- 2026年1月3日
Simple Differences Between Japanese and English (Western Languages)
Simple Differences Between Japanese and English (Western Languages)
Differences Between Japanese and Western Speakers (Excluding Multilinguals) Japanese and Western languages (specifically Indo-European languages like English) are different. But there are levels to this difference. They differ at a pretty deep level. It’s a difference at the level of “What is language?” Or even deeper: if using language requires a brain and a spirit, then the way the brain and spirit are used is different. On a shallower level, the way of viewing the world and thinking is different. Knowing this might be useful for something—maybe for learning foreign languages, or perhaps for philosophy, cultural anthropology, comparative culture, or brain research.
Japanese and Westerners Differ Beyond Just Language It’s not just language; the difference is deep. For example, Japanese culture feels a “heart” (mind/spirit) in everything—living things, non-living things, space, time. It is a culture that “puts heart into things.” As a result, Japan is overflowing with “heart.” If “heart” isn’t the right word, you can call it “sensing God,” “believing in Buddha-nature,” “having emotions,” or “valuing sensibility.” Westerners aren’t devoid of this, but there is a conscious or unconscious prohibition against it. For example, in biblical religions, feeling God in God is OK. But feeling God in created things (everything other than God) is prohibited. This might also be influenced by Greek philosophy. Also, it might be related to the difference between Japan’s long agrarian culture that prohibited eating mammals, and Western pastoral cultures that used and ate livestock. If you empathize too much with livestock, you can’t survive. In Japan, we feel sorry for neutering pets or get “pet loss” syndrome, but that would be troublesome in a livestock culture. Western culture tends to avoid excessive emotion or sensation toward objects. As a result, while Japan is filled with “heart/animism,” the West has areas where this is void or diluted. Even though Christianity is fading fast in the West, the input of over 1000 years doesn’t vanish easily. The spiritual distance between Japanese and Westerners is likely still vast.
Differences in Language Attitudes toward words differ. Western culture believes words can correspond to meaning exactly one-to-one. Or at least, they try to make them converge. It’s like mathematical convergence. The Bible is an example. In a world where the Word is absolute, the Word is God. Therefore, every word in the Bible accurately represents God. This comes from the Greek “Logos.” Since the West believes “Signifier = Signified,” they aim for convergence. Japan aims for the opposite—divergence.

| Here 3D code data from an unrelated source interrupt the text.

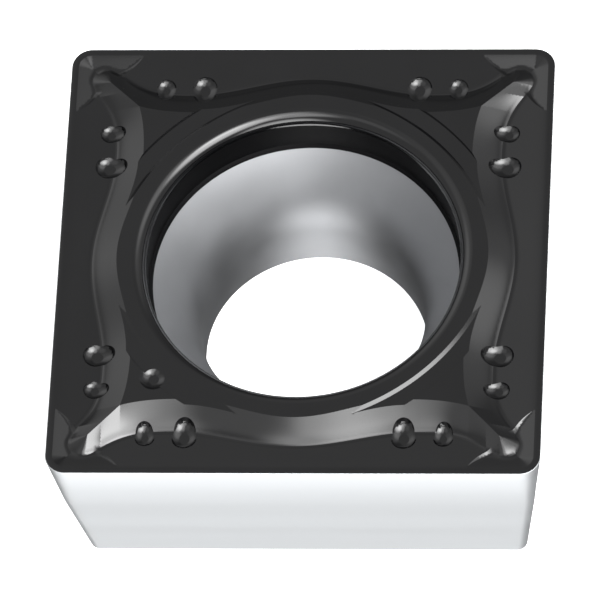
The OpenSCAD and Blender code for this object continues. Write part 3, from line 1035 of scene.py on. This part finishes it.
# The low sun: azimuth, elevation and width in degrees, brightness
LOW_GLOW = (-97, -28, 44, 6.0)

# Half the floor's side, and how far it lies below the seat face so that the two don't mix
FLOOR_HALF, FLOOR_DROP = 0.6, 0.02 * MM

# The camera's place and target, its roll in radians, and its lens and sensor in millimetres. Its place,
# the target's first two numbers, the roll and the lens are results of a separate fit to the photo.
CAMERA_PLACE = Vector((15.568, -85.026, 149.544)) * MM
CAMERA_TARGET = Vector((-0.2206, 0.2107, 2.0)) * MM
CAMERA_ROLL = -0.15763
CAMERA_LENS, CAMERA_SENSOR = 524.43, 36.0


class INSERT_OT_stage(bpy.types.Operator):
    """Set up the floor, the lights and the camera"""

    bl_idname = "insert.stage"
    bl_label = "Stage"

    def execute(self, context):
        scene = context.scene
        look = scene.insert_stage
        sides = ((-1, -1), (1, -1), (1, 1), (-1, 1))
        corners = [(x * FLOOR_HALF, y * FLOOR_HALF, -FLOOR_DROP) for x, y in sides]
        mesh = bpy.data.meshes.new("floor")
        mesh.from_pydata(corners, [], [(0, 1, 2, 3)])
        mesh.materials.append(floor_material(look))
        floor = link(bpy.data.objects.new("floor", mesh))
        floor.visible_glossy = False
        floor.visible_shadow = False
        low_glow(look.lights)
        scene.world = bpy.data.worlds.new("studio")
        sky_nodes(scene.world, look)
        scene.view_settings.view_transform = "Standard"
        self.camera(scene)
        return {"FINISHED"}

    def camera(self, scene):
        """The camera looks at its target and is rolled about its line of sight."""
        data = bpy.data.cameras.new("camera")
        data.sensor_width = CAMERA_SENSOR
        data.lens = CAMERA_LENS
        data.clip_start = 0.01
        data.clip_end = 10.0
        ahead = (CAMERA_TARGET - CAMERA_PLACE).normalized()
        level = ahead.cross(Vector((0.0, 0.0, 1.0))).normalized()
        above = level.cross(ahead)
        right = level * math.cos(CAMERA_ROLL) + above * math.sin(CAMERA_ROLL)
        up = above * math.cos(CAMERA_ROLL) - level * math.sin(CAMERA_ROLL)
        turn = Matrix((right, up, -ahead)).transposed()
        camera = link(bpy.data.objects.new("camera", data))
        camera.matrix_world = Matrix.Translation(CAMERA_PLACE) @ turn.to_4x4()
        scene.camera = camera


class INSERT_PT_panel(bpy.types.Panel):
    """The insert's operators and sizes in the 3D view's sidebar"""

    bl_label = "Carbide insert"
    bl_idname = "INSERT_PT_panel"
    bl_space_type = "VIEW_3D"
    bl_region_type = "UI"
    bl_category = "Insert"

    def draw(self, context):
        for operator in OPERATORS:
            self.layout.operator(operator.bl_idname)
        for name, group in GROUPS.items():
            box = self.layout.box()
            box.label(text=group.__doc__)
            for key in group.__annotations__:
                box.prop(getattr(context.scene, name), key)


GROUPS = {
    "insert_blank": BlankSizes,
    "insert_rake": RakeSizes,
    "insert_island": IslandSizes,
    "insert_detail": DetailSizes,
    "insert_hole": HoleSizes,
    "insert_finish": Finish,
    "insert_stage": StageLook,
}
OPERATORS = (INSERT_OT_body, INSERT_OT_stage)
CLASSES = (*GROUPS.values(), *OPERATORS, INSERT_PT_panel)


def register():
    for cls in CLASSES:
        bpy.utils.register_class(cls)
    for name, group in GROUPS.items():
        setattr(bpy.types.Scene, name, PointerProperty(type=group))


def unregister():
    for name in GROUPS:
        delattr(bpy.types.Scene, name)
    for cls in reversed(CLASSES):
        bpy.utils.unregister_class(cls)


def main():
    register()
    bpy.ops.insert.body()
    bpy.ops.insert.stage()


if __name__ == "__main__":
    main()
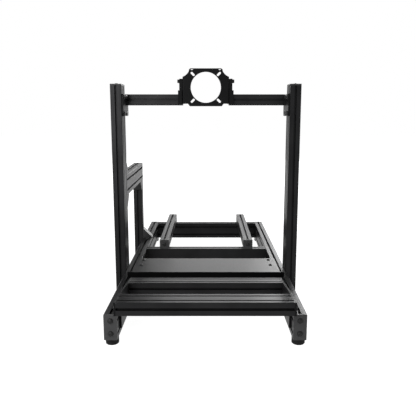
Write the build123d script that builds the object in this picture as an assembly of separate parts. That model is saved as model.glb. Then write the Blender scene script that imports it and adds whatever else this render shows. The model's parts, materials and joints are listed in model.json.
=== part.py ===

“Fu-ryu-monji” (Not Establishing Authority on Written Words) There is a Zen phrase, “Fu-ryu-monji.” It means words and meaning never perfectly match, or that there are things words cannot express. This is the mainstream Japanese linguistic view. For deeply religious Westerners, this is inconvenient. If the Bible is the word of God, saying “meaning and words differ” is like picking a fight. Saussure was probably the first in Western linguistics to suggest something “Fu-ryu-monji”-like. His idea that the relationship between words and meaning is arbitrary must have been shocking. Generally, the West tries to match the Signifier and Signified (convergence), while Japan tends towards mismatch (divergence). Japan uses this mismatch in interesting ways, like Zen or “Ma” (negative space), “reading the air,” or “Yugen.” We use words to point at things that words cannot express (Context over Text).
Grammar as a System Natural language isn’t code, so it can’t be perfectly systematized, but Western civilization has a strong will to systematize grammar. English grammar books show an obsession with this. Japanese grammar education has been influenced by this. Some scholars try to fit Japanese into English grammar frames, causing misunderstandings. For example, “He runs fast.” Translated to Japanese, the most natural might be “Kare wa hashiru no ga hayai” (As for him, running is fast). But school grammar insists on “He runs fast” (SVM structure). Japanese is an SOV language, but maybe we shouldn’t force it into English frames. “She likes cats.” -> “Kanojo wa neko ga suki.” Is “ga” a subject marker or an object marker here? English grammar gets confused. But Japanese doesn’t need a subject. “Ga” just introduces something new. Japanese is “Predicate-centered.” English is “Subject-centered.” In English, you must decide the subject to determine the verb form (singular/plural). In Japanese, the predicate (verb/adjective) is king, and the subject is optional.
Conclusion: Analogies
- Semiotics: Western languages aim for Signifier = Signified. Japanese Signifiers include “surplus” meaning (atmosphere) outside the Signified.
- Gestalt: Western languages describe the “Figure” (Figure) and cut out the “Ground.” Japanese tries to describe the “Ground” (Background/Atmosphere) as well.
- Quantum Theory: Western languages act like classical physics or particles (collapsing the wave function to determine meaning: “A is B”). Japanese acts like a quantum field, maintaining a superposition of meanings until the very end.